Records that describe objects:
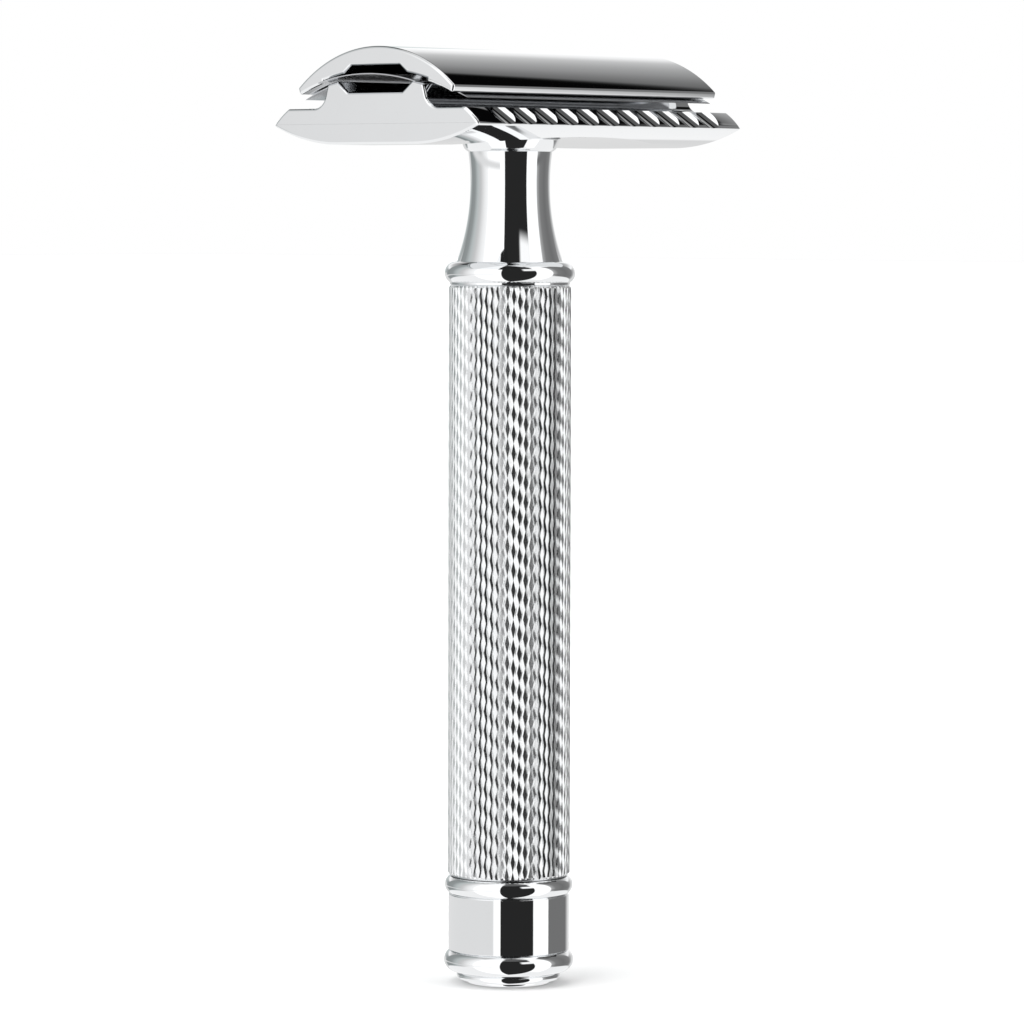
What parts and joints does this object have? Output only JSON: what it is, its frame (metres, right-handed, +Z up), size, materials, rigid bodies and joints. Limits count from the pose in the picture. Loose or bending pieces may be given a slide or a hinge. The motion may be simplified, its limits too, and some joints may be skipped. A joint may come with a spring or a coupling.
{
  "type": "safety razor",
  "caption": "Three-piece double-edge safety razor: arched cap, bent blade and fluted closed-comb plate on a knurled handle with a waisted neck.",
  "frame": {"origin": "centre of the foot's underside, on the handle's axis, with the razor standing upright", "axes": "+Z up the handle to the cap; X along the head and the cutting edges; the two cutting edges face +Y and -Y"},
  "size_m": [0.0428, 0.0274, 0.0948],
  "materials": {
    "polished_chrome": "mirror-bright chrome plate",
    "knurled_chrome": "chrome plate over a cut diamond knurl",
    "blade_steel": "satin rolled strip with ground and honed edges",
    "plain_steel": "bright turned steel"
  },
  "bodies": {
    "handle": {"end_cap": "polished_chrome", "pommel_band": "polished_chrome", "pommel_ring": "polished_chrome", "grip_sleeve": "knurled_chrome", "collar_ring": "polished_chrome", "neck": "polished_chrome", "tie_screw": "plain_steel"},
    "plate": {"base_plate": "polished_chrome"},
    "blade": {"razor_blade": "blade_steel"},
    "cap": {"top_cap": "polished_chrome", "cap_stud": "plain_steel"}
  },
  "joints": [
    {"name": "head_turn", "type": "hinge", "parent": "handle", "child": "plate", "pos_m": [0, 0, 0.08595], "axis": [0, 0, 1], "range_deg": [0, 3600]},
    {"name": "cap_lift", "type": "slide", "parent": "plate", "child": "cap", "axis": [0, 0, 1], "range_m": [0, 0.008]},
    {"name": "blade_lift", "type": "slide", "parent": "plate", "child": "blade", "axis": [0, 0, 1], "range_m": [0, 0.004]}
  ],
  "couplings": [
    {"joint": "cap_lift", "follows": "head_turn", "m_per_rad": 0.00012732},
    {"joint": "blade_lift", "follows": "head_turn", "m_per_rad": 0.000063662}
  ]
}
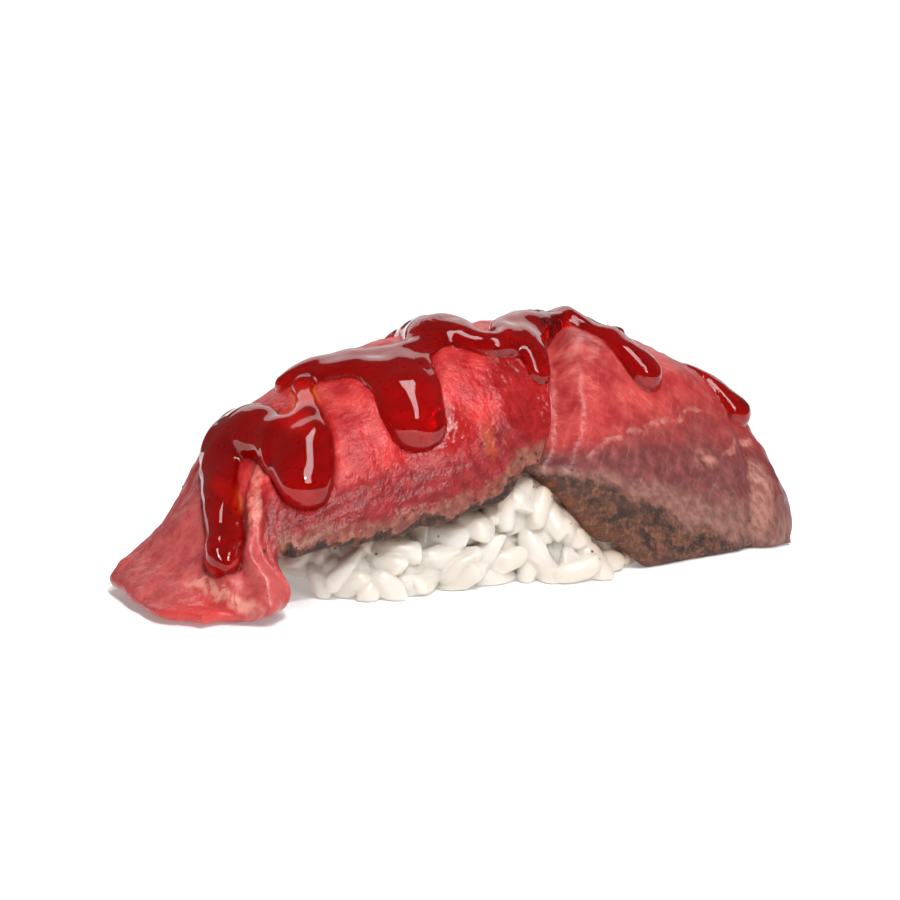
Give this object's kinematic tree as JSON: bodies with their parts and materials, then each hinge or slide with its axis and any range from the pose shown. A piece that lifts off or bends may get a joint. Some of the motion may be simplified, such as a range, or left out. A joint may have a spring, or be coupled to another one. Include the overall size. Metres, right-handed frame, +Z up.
{
  "type": "beef teriyaki nigiri",
  "caption": "Bite of pressed sushi rice with two thin slices of seared beef draped over it, glossy dark red sauce along the top.",
  "frame": {"origin": "middle of the footprint, at the height of the surface that the nigiri lies on", "axes": "+X along the piece towards the end covered by the far slice, -Y towards the side where the rice shows, +Z up"},
  "size_m": [0.0866, 0.0394, 0.0284],
  "materials": {
    "beef_near": "moist seared beef, pink-red with a brown crust at its lower edge",
    "beef_far": "moist seared beef, pink over mauve with a wide dark brown crust",
    "rice": "sticky cooked short-grain rice, warm white and slightly translucent",
    "sauce": "thick glossy deep red teriyaki glaze",
    "pepper": "black pepper and char crumbs"
  },
  "bodies": {
    "root": {"beef_slice_near": "beef_near", "beef_slice_far": "beef_far", "rice_bed": "rice"}
  },
  "joints": []
}
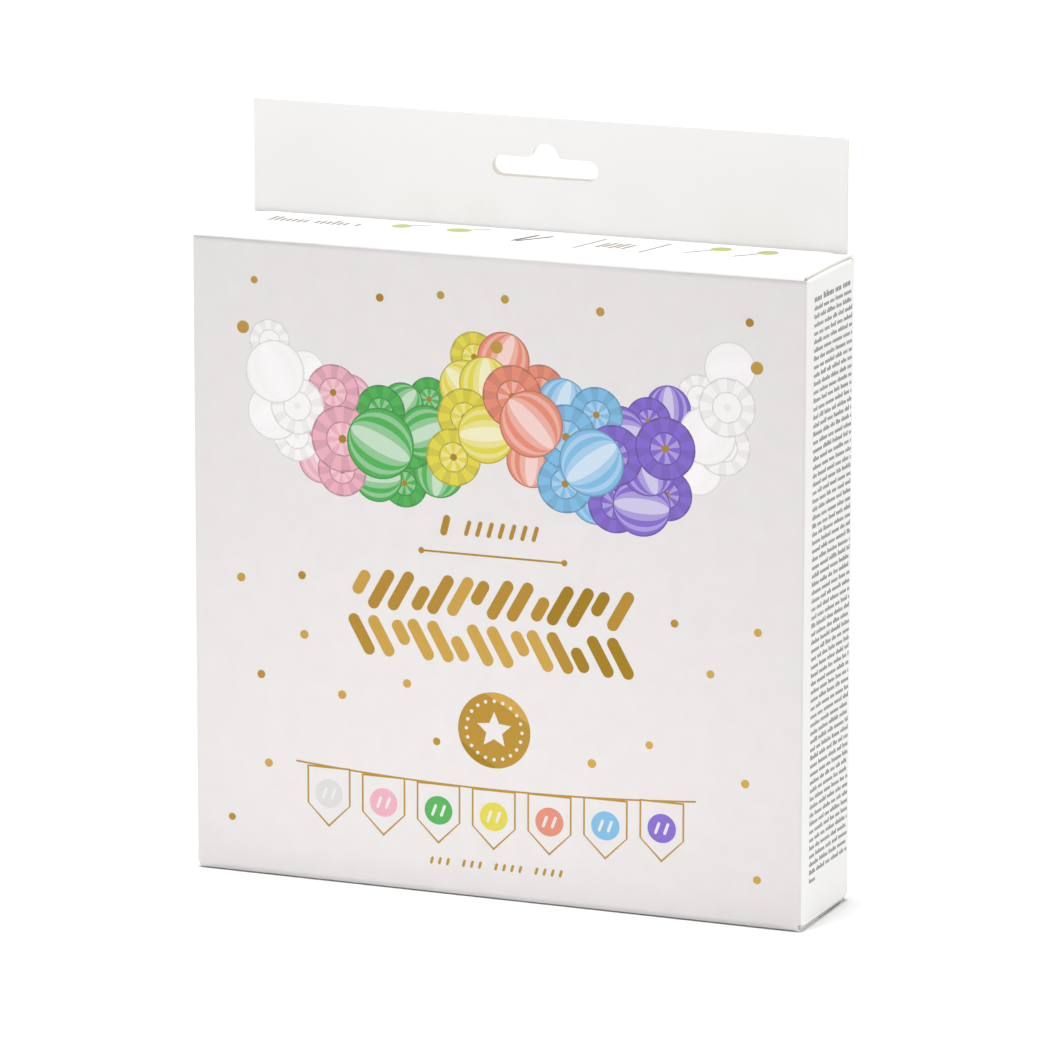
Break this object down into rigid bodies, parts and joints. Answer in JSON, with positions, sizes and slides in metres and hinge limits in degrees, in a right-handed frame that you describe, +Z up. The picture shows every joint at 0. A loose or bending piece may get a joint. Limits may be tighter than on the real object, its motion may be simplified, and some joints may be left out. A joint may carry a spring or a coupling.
{
  "type": "hang-tab retail carton",
  "caption": "Empty, flat folding carton with a creased lid, a tuck flap and dust flaps, and a doubled header with a euro slot to hang it by.",
  "frame": {"origin": "middle of the base, on the surface the carton stands on", "axes": "+Z up, the front panel faces -Y, +X to the right seen from the front"},
  "size_m": [0.19, 0.04, 0.224],
  "materials": {
    "printed_board": "coated white face with coloured inks and gold foil, satin",
    "plain_board": "uncoated, matt"
  },
  "bodies": {
    "carton": {"carton_body": "printed_board"},
    "lid": {"lid": "printed_board"},
    "tuck_flap": {"tuck_flap": "printed_board"},
    "dust_flap_left": {"dust_flap_left": "plain_board"},
    "dust_flap_right": {"dust_flap_right": "plain_board"}
  },
  "joints": [
    {"name": "lid_crease", "type": "hinge", "parent": "carton", "child": "lid", "pos_m": [0, -0.02, 0.18965], "axis": [1, 0, 0], "range_deg": [0, 120]},
    {"name": "tuck_crease", "type": "hinge", "parent": "lid", "child": "tuck_flap", "pos_m": [0, 0.0179, 0.18965], "axis": [1, 0, 0], "range_deg": [-60, 0]},
    {"name": "dust_crease_left", "type": "hinge", "parent": "carton", "child": "dust_flap_left", "pos_m": [-0.0944, 0, 0.18845], "axis": [0, 1, 0], "range_deg": [0, 80]},
    {"name": "dust_crease_right", "type": "hinge", "parent": "carton", "child": "dust_flap_right", "pos_m": [0.0944, 0, 0.18845], "axis": [0, -1, 0], "range_deg": [0, 80]}
  ],
  "couplings": [
    {"joint": "tuck_crease", "follows": "lid_crease", "ratio": -0.5}
  ]
}
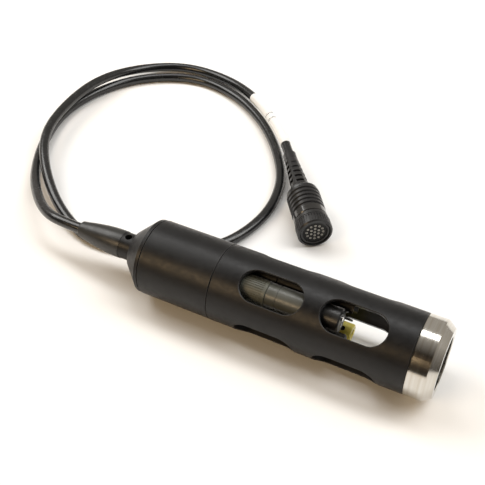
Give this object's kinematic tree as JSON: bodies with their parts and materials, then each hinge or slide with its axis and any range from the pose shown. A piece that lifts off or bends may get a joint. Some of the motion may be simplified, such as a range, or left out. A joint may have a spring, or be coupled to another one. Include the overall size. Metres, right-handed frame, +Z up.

> [PROBLEM STATEMENT]
Could you reproduce every record above exactly as it appears?

> [OUTPUT FOR THIS TASK]
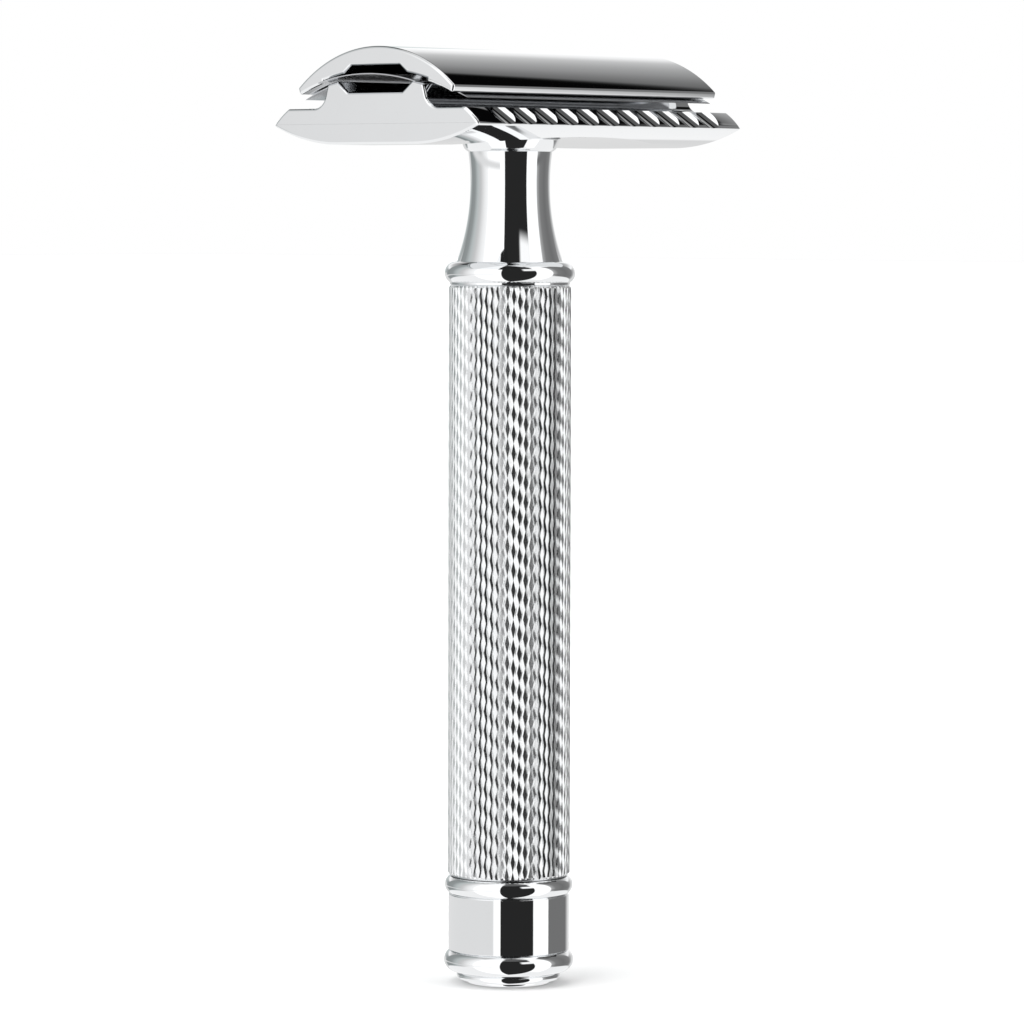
What parts and joints does this object have? Output only JSON: what it is, its frame (metres, right-handed, +Z up), size, materials, rigid bodies and joints. Limits count from the pose in the picture. Loose or bending pieces may be given a slide or a hinge. The motion may be simplified, its limits too, and some joints may be skipped. A joint may come with a spring or a coupling.
{
  "type": "safety razor",
  "caption": "Three-piece double-edge safety razor: arched cap, bent blade and fluted closed-comb plate on a knurled handle with a waisted neck.",
  "frame": {"origin": "centre of the foot's underside, on the handle's axis, with the razor standing upright", "axes": "+Z up the handle to the cap; X along the head and the cutting edges; the two cutting edges face +Y and -Y"},
  "size_m": [0.0428, 0.0274, 0.0948],
  "materials": {
    "polished_chrome": "mirror-bright chrome plate",
    "knurled_chrome": "chrome plate over a cut diamond knurl",
    "blade_steel": "satin rolled strip with ground and honed edges",
    "plain_steel": "bright turned steel"
  },
  "bodies": {
    "handle": {"end_cap": "polished_chrome", "pommel_band": "polished_chrome", "pommel_ring": "polished_chrome", "grip_sleeve": "knurled_chrome", "collar_ring": "polished_chrome", "neck": "polished_chrome", "tie_screw": "plain_steel"},
    "plate": {"base_plate": "polished_chrome"},
    "blade": {"razor_blade": "blade_steel"},
    "cap": {"top_cap": "polished_chrome", "cap_stud": "plain_steel"}
  },
  "joints": [
    {"name": "head_turn", "type": "hinge", "parent": "handle", "child": "plate", "pos_m": [0, 0, 0.08595], "axis": [0, 0, 1], "range_deg": [0, 3600]},
    {"name": "cap_lift", "type": "slide", "parent": "plate", "child": "cap", "axis": [0, 0, 1], "range_m": [0, 0.008]},
    {"name": "blade_lift", "type": "slide", "parent": "plate", "child": "blade", "axis": [0, 0, 1], "range_m": [0, 0.004]}
  ],
  "couplings": [
    {"joint": "cap_lift", "follows": "head_turn", "m_per_rad": 0.00012732},
    {"joint": "blade_lift", "follows": "head_turn", "m_per_rad": 0.000063662}
  ]
}
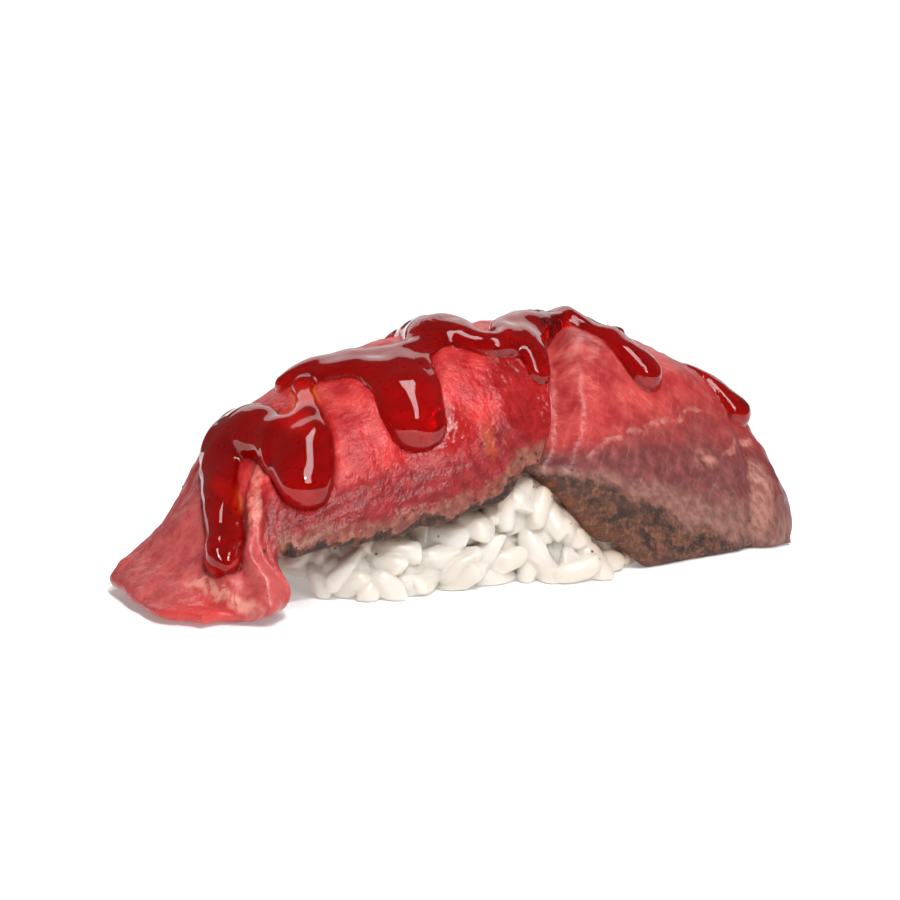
Give this object's kinematic tree as JSON: bodies with their parts and materials, then each hinge or slide with its axis and any range from the pose shown. A piece that lifts off or bends may get a joint. Some of the motion may be simplified, such as a range, or left out. A joint may have a spring, or be coupled to another one. Include the overall size. Metres, right-handed frame, +Z up.
{
  "type": "beef teriyaki nigiri",
  "caption": "Bite of pressed sushi rice with two thin slices of seared beef draped over it, glossy dark red sauce along the top.",
  "frame": {"origin": "middle of the footprint, at the height of the surface that the nigiri lies on", "axes": "+X along the piece towards the end covered by the far slice, -Y towards the side where the rice shows, +Z up"},
  "size_m": [0.0866, 0.0394, 0.0284],
  "materials": {
    "beef_near": "moist seared beef, pink-red with a brown crust at its lower edge",
    "beef_far": "moist seared beef, pink over mauve with a wide dark brown crust",
    "rice": "sticky cooked short-grain rice, warm white and slightly translucent",
    "sauce": "thick glossy deep red teriyaki glaze",
    "pepper": "black pepper and char crumbs"
  },
  "bodies": {
    "root": {"beef_slice_near": "beef_near", "beef_slice_far": "beef_far", "rice_bed": "rice"}
  },
  "joints": []
}
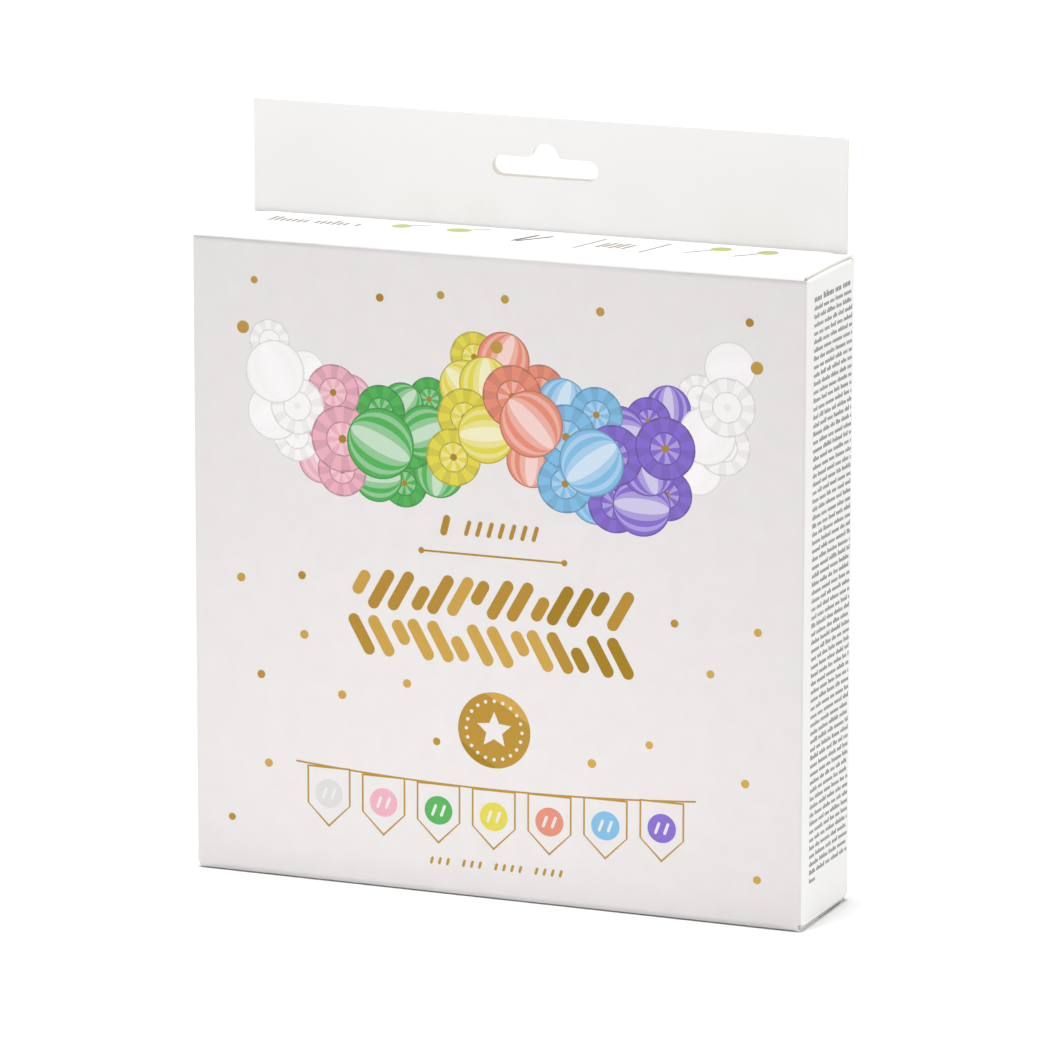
Break this object down into rigid bodies, parts and joints. Answer in JSON, with positions, sizes and slides in metres and hinge limits in degrees, in a right-handed frame that you describe, +Z up. The picture shows every joint at 0. A loose or bending piece may get a joint. Limits may be tighter than on the real object, its motion may be simplified, and some joints may be left out. A joint may carry a spring or a coupling.
{
  "type": "hang-tab retail carton",
  "caption": "Empty, flat folding carton with a creased lid, a tuck flap and dust flaps, and a doubled header with a euro slot to hang it by.",
  "frame": {"origin": "middle of the base, on the surface the carton stands on", "axes": "+Z up, the front panel faces -Y, +X to the right seen from the front"},
  "size_m": [0.19, 0.04, 0.224],
  "materials": {
    "printed_board": "coated white face with coloured inks and gold foil, satin",
    "plain_board": "uncoated, matt"
  },
  "bodies": {
    "carton": {"carton_body": "printed_board"},
    "lid": {"lid": "printed_board"},
    "tuck_flap": {"tuck_flap": "printed_board"},
    "dust_flap_left": {"dust_flap_left": "plain_board"},
    "dust_flap_right": {"dust_flap_right": "plain_board"}
  },
  "joints": [
    {"name": "lid_crease", "type": "hinge", "parent": "carton", "child": "lid", "pos_m": [0, -0.02, 0.18965], "axis": [1, 0, 0], "range_deg": [0, 120]},
    {"name": "tuck_crease", "type": "hinge", "parent": "lid", "child": "tuck_flap", "pos_m": [0, 0.0179, 0.18965], "axis": [1, 0, 0], "range_deg": [-60, 0]},
    {"name": "dust_crease_left", "type": "hinge", "parent": "carton", "child": "dust_flap_left", "pos_m": [-0.0944, 0, 0.18845], "axis": [0, 1, 0], "range_deg": [0, 80]},
    {"name": "dust_crease_right", "type": "hinge", "parent": "carton", "child": "dust_flap_right", "pos_m": [0.0944, 0, 0.18845], "axis": [0, -1, 0], "range_deg": [0, 80]}
  ],
  "couplings": [
    {"joint": "tuck_crease", "follows": "lid_crease", "ratio": -0.5}
  ]
}
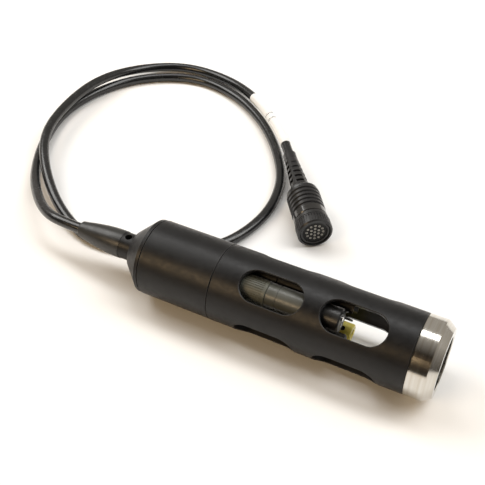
Give this object's kinematic tree as JSON: bodies with their parts and materials, then each hinge or slide with its axis and any range from the pose shown. A piece that lifts off or bends may get a joint. Some of the motion may be simplified, such as a range, or left out. A joint may have a spring, or be coupled to another one. Include the overall size. Metres, right-handed frame, +Z up.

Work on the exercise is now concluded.